Monday, Apr. 30, 1951

Mac on TV

Boasted one TV executive: "We'll follow MacArthur from the time he arrives until he's down to his shorts in his hotel room." The television industry almost lived up to the threat. From the moment the Batoan touched U.S. soil at Hawaii's Hickam Field to the triumphal procession through Manhattan's ticker-tape blizzard five days later, TV kept its relentless eyes on General Douglas MacArthur.

In getting their pictures, TVmen were knocked about by MPs in Hawaii, trampled by crowds in San Francisco, manhandled by police in Washington. TV film was flown across the Pacific from Hawaii to the U.S., hurtled in a souped-up Mustang fighter from California to Omaha, the western terminus of the coaxial cable. After MacArthur reached Washington, film was flown back to the West Coast.
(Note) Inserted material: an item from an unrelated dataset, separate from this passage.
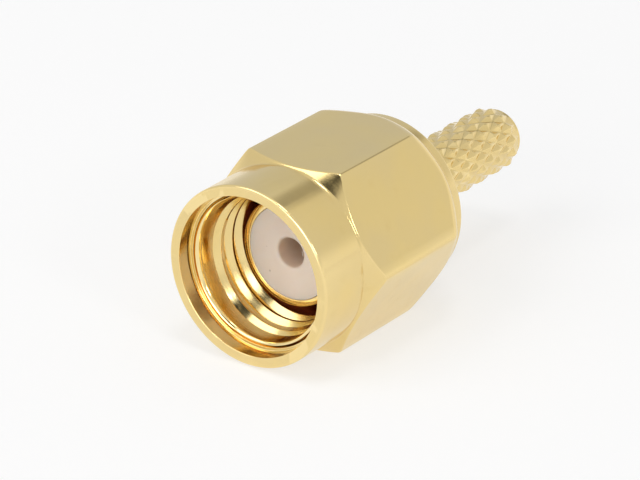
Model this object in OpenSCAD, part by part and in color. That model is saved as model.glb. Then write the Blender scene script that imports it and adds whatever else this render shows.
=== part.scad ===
// Straight SMA plug for crimping onto thin coaxial cable, with a free-turning hexagon coupling nut.
// The plug's axis lies along Y: the mouth opens towards -Y and the crimp stem points towards +Y.
// The origin is on the axis, in the reference plane where the outer conductors of a mated pair meet.
// The plug lies on one flat of its nut, with +Z up. All lengths are in millimetres.

/* [Coupling nut] */
// Width of the hexagon across its flats
nut_af = 8; // [7.9:0.05:8.6]
// Length of the nut from its front rim to the end of its rear collar
nut_length = 9.9; // [9.4:0.1:11.5]
// Depth of the reference plane behind the front rim
mouth_depth = 2.92; // [2.8:0.02:3.2]
// Depth that the front collar is turned below the flats, on each side
front_collar_step = 0.08; // [0.05:0.01:0.2]
// Length of the front collar from the rim to the cone that trims the hexagon's corners
front_collar_length = 2.63; // [1.5:0.01:3.5]
// Slope of the front corner cone, as an angle from the axis
front_corner_angle = 48.5; // [35:0.5:60]
// Depth that the rear collar is turned below the flats, on each side
rear_collar_step = 0.28; // [0.1:0.01:0.4]
// Length of the rear collar
rear_collar_length = 0.5; // [0.3:0.05:1]
// Slope of the rear corner cone, as an angle from the axis
rear_corner_angle = 38.5; // [30:0.5:50]
// Radius of the rounded outer edge of the front rim
rim_radius = 0.14; // [0.05:0.01:0.2]
// Diameter of the smooth bore just inside the rim
mouth_d = 6.94; // [6.7:0.02:7.1]
// Depth of the smooth bore inside the rim
mouth_bore_depth = 0.57; // [0.3:0.01:0.8]
// Minor diameter of the 1/4-36 thread, bored plain
thread_minor_d = 5.7; // [5.6:0.01:5.8]
// Major diameter of the 1/4-36 thread, where its lead-in cone starts
thread_major_d = 6.35; // [6.3:0.01:6.4]
// Distance that the threaded bore stops in front of the reference plane
thread_stop = 0.05; // [0.02:0.01:0.3]
// Radial clearance of the bore behind the thread round the body's flange
relief_gap = 0.14; // [0.1:0.01:0.2]

/* [Connector body] */
// Outside diameter of the outer conductor's tube
conductor_od = 4.58; // [4.5:0.01:4.6]
// Wall of the outer conductor's tube, which the insulator fills
conductor_wall = 0.24; // [0.18:0.01:0.3]
// Free length of the outer conductor in front of the gasket
conductor_reach = 1.86; // [1.6:0.02:2.1]
// Height of the flange above the barrel, where the nut pulls against it
flange_step = 0.56; // [0.4:0.01:0.6]
// Thickness of the flange
flange_thickness = 0.7; // [0.5:0.05:1]
// Wall of the barrel that turns inside the nut
barrel_wall = 0.51; // [0.45:0.01:0.6]
// Height of the inner step that the insulator stops against
insulator_step = 0.29; // [0.2:0.01:0.4]
// Length of the barrel that stands out behind the nut
barrel_reach = 0.85; // [0.4:0.05:1.1]
// Chamfer on the barrel's rear edge
barrel_chamfer = 0.15; // [0.05:0.01:0.25]

/* [Retaining ring] */
// Thickness of the split ring along the axis
ring_thickness = 0.5; // [0.4:0.05:0.6]
// Radial width of the split ring
ring_width = 0.55; // [0.45:0.01:0.6]
// Width of the slot that splits the ring
ring_slot = 0.9; // [0.5:0.1:1.5]
// Depth of the ring's groove in the barrel
barrel_groove_depth = 0.24; // [0.18:0.01:0.28]
// Distance of the ring's groove behind the nut's shoulder
ring_land = 0.88; // [0.5:0.02:1.2]

/* [Gasket] */
// Thickness of the sealing gasket in front of the flange
gasket_thickness = 0.72; // [0.5:0.02:0.9]
// Distance that the gasket stays inside the flange's edge
gasket_margin = 0.02; // [0.02:0.01:0.2]

/* [Insulator] */
// Bore for the centre contact, which is supplied loose
contact_bore_d = 1.27; // [1:0.01:1.3]

/* [Crimp stem] */
// Length of the stem behind the body
stem_length = 7.4; // [5:0.1:10]
// Bore of the stem for the cable's dielectric
stem_bore_d = 1.7; // [1.6:0.02:1.9]
// Wall of the stem at the bottom of the knurl
stem_wall = 0.44; // [0.35:0.01:0.5]
// Depth of the knurl
knurl_depth = 0.17; // [0.1:0.01:0.22]
// Number of knurl ridges cut in each direction
knurl_starts = 14; // [10:1:18]
// Slope of the knurl ridges, as an angle from the axis
knurl_angle = 28; // [20:1:40]
// Length of the smooth neck between the body and the knurl
neck_length = 0.3; // [0.1:0.05:0.6]
// Chamfer at the free end of the stem
stem_chamfer = 0.28; // [0.1:0.02:0.4]
// Length of the bushing that fixes the stem in the body
bushing_length = 1.2; // [0.8:0.05:1.6]

/* [Fits] */
// Radial clearance between the turning nut and the barrel
turning_gap = 0.06; // [0.03:0.01:0.09]
// Side clearance of the ring in its grooves and of the nut's shoulder behind the flange
end_gap = 0.06; // [0.04:0.01:0.1]
// Radial clearance of pieces that are pressed or bonded together
seat_gap = 0.01; // [0.005:0.005:0.02]

/* [Hidden] */

gold = [0.84, 0.73, 0.45];
spring_bronze = [0.76, 0.56, 0.30];
white_ptfe = [0.90, 0.86, 0.83];
silicone_red = [0.45, 0.10, 0.06];

smooth = 96;
rim_steps = 4;
edge_break = 0.08;
past = 1;

// Places along the axis, counted from the reference plane
rim_y = -mouth_depth;
thread_start_y = rim_y + mouth_bore_depth;
thread_end_y = -thread_stop;
gasket_y = conductor_reach;
flange_y = gasket_y + gasket_thickness;
flange_rear_y = flange_y + flange_thickness;
shoulder_y = flange_rear_y + end_gap;
ring_y = shoulder_y + ring_land;
nut_end_y = rim_y + nut_length;
body_end_y = nut_end_y + barrel_reach;
bushing_y = body_end_y - bushing_length;
stem_end_y = body_end_y + stem_length;

// Radii of the body, from its outer conductor outwards
conductor_r = conductor_od / 2;
conductor_bore_r = conductor_r - conductor_wall;
barrel_r = conductor_bore_r + barrel_wall;
flange_r = barrel_r + flange_step;
barrel_groove_r = barrel_r - barrel_groove_depth;
bushing_hole_r = conductor_bore_r - insulator_step;

// Radii of what fits into the body and round it
insulator_r = conductor_bore_r - seat_gap;
bushing_r = bushing_hole_r - seat_gap;
ring_inner_r = barrel_groove_r + seat_gap;
ring_outer_r = ring_inner_r + ring_width;
nut_bore_r = barrel_r + turning_gap;
nut_groove_r = ring_outer_r + turning_gap;
relief_r = flange_r + relief_gap;
corner_r = nut_af / 2 / cos(30);

// The knurl: how many rows of half pyramids fill its length, and how far apart they are
knurl_root_r = stem_bore_d / 2 + stem_wall;
knurl_point_r = knurl_root_r + knurl_depth;
neck_r = knurl_root_r - edge_break;
knurl_y = body_end_y + neck_length;
knurl_length = stem_end_y - knurl_y;
knurl_spots = 2 * knurl_starts;
knurl_rows = max(2, round(knurl_length * knurl_starts * tan(knurl_angle) / (PI * knurl_point_r)));
knurl_row_step = knurl_length / knurl_rows;

// Points of a quarter circle in a profile of [radius, place along the axis]
function quarter(centre_r, centre_y, radius, from, steps) =
    [for (i = [0 : steps]) [
        centre_r + radius * cos(from + 90 * i / steps),
        centre_y + radius * sin(from + 90 * i / steps)]];

// Turns a profile of [radius, place along the axis] round the Y axis
module turned(profile) {
    rotate([-90, 0, 0]) rotate_extrude($fn = smooth) polygon(profile);
}

// A round or sided rod along Y that starts at the given place
module rod(radius, from, length, sides = smooth) {
    translate([0, from, 0]) rotate([-90, 0, 0]) cylinder(r = radius, h = length, $fn = sides);
}

// The outline that the nut is turned to before its flats are milled
module nut_blank() {
    front_r = nut_af / 2 - front_collar_step;
    rear_r = nut_af / 2 - rear_collar_step;
    outer_r = corner_r + edge_break;
    front_cone_y = rim_y + front_collar_length;
    rear_cone_y = nut_end_y - rear_collar_length;
    turned(concat(
        [[0, rim_y]],
        quarter(front_r - rim_radius, rim_y + rim_radius, rim_radius, -90, rim_steps),
        [
            [front_r, front_cone_y],
            [outer_r, front_cone_y + (outer_r - front_r) / tan(front_corner_angle)],
            [outer_r, rear_cone_y - (outer_r - rear_r) / tan(rear_corner_angle)],
            [rear_r, rear_cone_y],
            [rear_r, nut_end_y - edge_break],
            [rear_r - edge_break, nut_end_y],
            [0, nut_end_y]
        ]));
}

// Everything that is bored out of the nut, with the ring's groove
module nut_bore() {
    mouth_r = mouth_d / 2;
    thread_r = thread_minor_d / 2;
    lead_in_r = thread_major_d / 2;
    turned([
        [0, rim_y - past],
        [mouth_r + edge_break + past, rim_y - past],
        [mouth_r, rim_y + edge_break],
        [mouth_r, thread_start_y],
        [lead_in_r, thread_start_y],
        [thread_r, thread_start_y + lead_in_r - thread_r],
        [thread_r, thread_end_y],
        [relief_r, thread_end_y + relief_r - thread_r],
        [relief_r, shoulder_y],
        [nut_bore_r, shoulder_y],
        [nut_bore_r, ring_y - end_gap],
        [nut_groove_r, ring_y - end_gap],
        [nut_groove_r, ring_y + ring_thickness + end_gap],
        [nut_bore_r, ring_y + ring_thickness + end_gap],
        [nut_bore_r, nut_end_y - edge_break],
        [nut_bore_r + edge_break + past, nut_end_y + past],
        [0, nut_end_y + past]
    ]);
}

module coupling_nut() {
    color(gold) difference() {
        intersection() {
            rod(corner_r, rim_y, nut_length, 6);
            nut_blank();
        }
        nut_bore();
    }
}

module connector_body() {
    color(gold) turned([
        [conductor_bore_r, 0],
        [conductor_r - edge_break / 2, 0],
        [conductor_r, edge_break / 2],
        [conductor_r, flange_y],
        [flange_r, flange_y],
        [flange_r, flange_rear_y],
        [barrel_r, flange_rear_y],
        [barrel_r, ring_y - end_gap],
        [barrel_groove_r, ring_y - end_gap],
        [barrel_groove_r, ring_y + ring_thickness + end_gap],
        [barrel_r, ring_y + ring_thickness + end_gap],
        [barrel_r, body_end_y - barrel_chamfer],
        [barrel_r - barrel_chamfer, body_end_y],
        [bushing_hole_r, body_end_y],
        [bushing_hole_r, bushing_y],
        [conductor_bore_r, bushing_y]
    ]);
}

// A flat split ring that sits half in the barrel's groove and half in the nut's
module retaining_ring() {
    color(spring_bronze) difference() {
        rod(ring_outer_r, ring_y, ring_thickness);
        rod(ring_inner_r, ring_y - past, ring_thickness + 2 * past);
        translate([-ring_slot / 2, ring_y - past, 0])
            cube([ring_slot, ring_thickness + 2 * past, ring_outer_r + past]);
    }
}

module gasket() {
    color(silicone_red) difference() {
        rod(flange_r - gasket_margin, gasket_y, gasket_thickness);
        rod(conductor_r + seat_gap, gasket_y - past, gasket_thickness + 2 * past);
    }
}

module insulator() {
    color(white_ptfe) difference() {
        rod(insulator_r, 0, bushing_y);
        rod(contact_bore_d / 2, -past, bushing_y + 2 * past);
    }
}

// A corner of the knurled surface: grooves cross at even spots, and pyramids peak at odd ones
function knurl_point(row, spot) =
    let (
        angle = 180 * spot / knurl_starts,
        peak = (row + spot) % 2 == 1,
        radius = row == knurl_rows ? knurl_point_r - stem_chamfer
            : peak && row > 0 ? knurl_point_r : knurl_root_r
    )
    [radius * sin(angle), knurl_y + row * knurl_row_step, radius * cos(angle)];

// Two triangles between neighbouring rows, parted along the groove
function knurl_patch(row, spot) =
    let (
        next = (spot + 1) % knurl_spots,
        near = row * knurl_spots + spot,
        near_next = row * knurl_spots + next,
        far = near + knurl_spots,
        far_next = near_next + knurl_spots
    )
    (row + spot) % 2 == 0
        ? [[near, far, far_next], [near, far_next, near_next]]
        : [[near, far, near_next], [far, far_next, near_next]];

// The diamond knurl: rings of corners, each joined to the next by four-sided pyramids
module knurl() {
    rows = [0 : knurl_rows];
    spots = [0 : knurl_spots - 1];
    front = (knurl_rows + 1) * knurl_spots;
    last_ring = knurl_rows * knurl_spots;
    polyhedron(
        points = concat(
            [for (row = rows, spot = spots) knurl_point(row, spot)],
            [[0, knurl_y, 0], [0, stem_end_y, 0]]),
        faces = concat(
            [for (row = [0 : knurl_rows - 1], spot = spots, part = [0, 1]) knurl_patch(row, spot)[part]],
            [for (spot = spots) [front, spot, (spot + 1) % knurl_spots]],
            [for (spot = spots) [front + 1, last_ring + (spot + 1) % knurl_spots, last_ring + spot]]),
        convexity = 4);
}

module crimp_stem() {
    bore_r = stem_bore_d / 2;
    color(gold) difference() {
        union() {
            rod(bushing_r, bushing_y, bushing_length);
            rod(neck_r, body_end_y - past, neck_length + 2 * past);
            knurl();
        }
        rod(bore_r, bushing_y - past, stem_end_y - bushing_y + 2 * past);
        turned([
            [0, stem_end_y - edge_break],
            [bore_r, stem_end_y - edge_break],
            [bore_r + edge_break + past, stem_end_y + past],
            [0, stem_end_y + past]
        ]);
    }
}

coupling_nut();
connector_body();
retaining_ring();
gasket();
insulator();
crimp_stem();
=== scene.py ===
"""Looks of the straight SMA plug: gold nut, body and knurled stem, white insulator, red gasket."""

import math
import random

import bmesh
import bpy
from mathutils import Matrix, Vector


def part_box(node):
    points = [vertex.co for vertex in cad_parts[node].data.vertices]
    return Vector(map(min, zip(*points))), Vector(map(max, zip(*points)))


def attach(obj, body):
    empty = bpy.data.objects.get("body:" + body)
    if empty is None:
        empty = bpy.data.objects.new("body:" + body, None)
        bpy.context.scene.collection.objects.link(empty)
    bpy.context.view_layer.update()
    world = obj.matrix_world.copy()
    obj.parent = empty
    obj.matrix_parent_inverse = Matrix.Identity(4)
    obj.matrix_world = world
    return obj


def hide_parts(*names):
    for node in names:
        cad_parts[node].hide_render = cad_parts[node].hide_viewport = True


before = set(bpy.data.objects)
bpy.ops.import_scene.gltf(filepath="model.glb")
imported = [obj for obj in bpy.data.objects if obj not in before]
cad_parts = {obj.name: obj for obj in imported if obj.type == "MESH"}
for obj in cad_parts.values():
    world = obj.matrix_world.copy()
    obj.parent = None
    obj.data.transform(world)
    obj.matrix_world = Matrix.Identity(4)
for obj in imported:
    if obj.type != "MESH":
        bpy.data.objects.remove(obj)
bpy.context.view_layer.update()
rng = random.Random(36)

MM = 0.001
TURN = 2 * math.pi

# Sizes in millimetres that the frame's boxes don't give. Places along the axis are counted from the
# reference plane, and come from the boxes of the CAD nodes.

# The nut outside
COLLAR_R = 3.92
FRONT_COLLAR_LENGTH = 2.63
REAR_COLLAR_R = 3.72
REAR_COLLAR_LENGTH = 0.50
FRONT_CONE = math.radians(48.5)
REAR_CONE = math.radians(38.5)
HEX_CORNER_ROUNDING = 0.34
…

The Show in Washington. TV engineers, who had learned their lessons during Harry Truman's inauguration in 1949 when they tried to cover too much ground with their cameras, this time had only five pick-up spots. All shots were fed to a master control room at the Wardman Park Hotel, carried by coaxial cable to New York, where they were siphoned off to the networks and then fed back to Washington TV sets. This meant that images Washingtonians saw on their screens had to travel from Washington to New York and back (estimated time for the trip: one-454th of a second).
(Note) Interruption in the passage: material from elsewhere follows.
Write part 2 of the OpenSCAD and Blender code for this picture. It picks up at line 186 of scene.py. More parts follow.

In the Capitol, three cameras focused on the hushed House chamber and on MacArthur's deeply serious face as he spoke. One camera, equipped with a "zoo-mar" lens flown down from New York, shot dramatic close-ups of the procession down Pennsylvania Avenue.

The Show in New York. TV's Mac-Arthur coverage in New York went as smoothly as in Washington. Manhattan's WPIX stood by with spares ready to rush to the scene in case any of the pooled TV equipment broke down; none did. Teetering truckloads of newsreel cameramen were able to keep pace with the parade all along its route. TV's mobile units were tied to three strategic locations (Liberty Street & Broadway, Bowling Green, City Hall) by the umbilical cords of power lines plugged into convenient buildings. The MacArthur coverage showed that TVmen were learning to be more relaxed about their business. In the case of "stage waits," for instance, instead of filling them with pointless interviews, they let the camera look at street scenes, study the faces in the waiting crowds.

In contrast to the Kefauver hearings, when TIME was the only sponsor, eight advertisers (LIFE, Longines-Wittnauer, Motorola, United Fruit, American Oil Co., Collier's, Newsweek, United Air Lines) took over segments of the MacArthur processional on TV. They got their money's worth: the MacArthur show was TV's biggest & best job to date.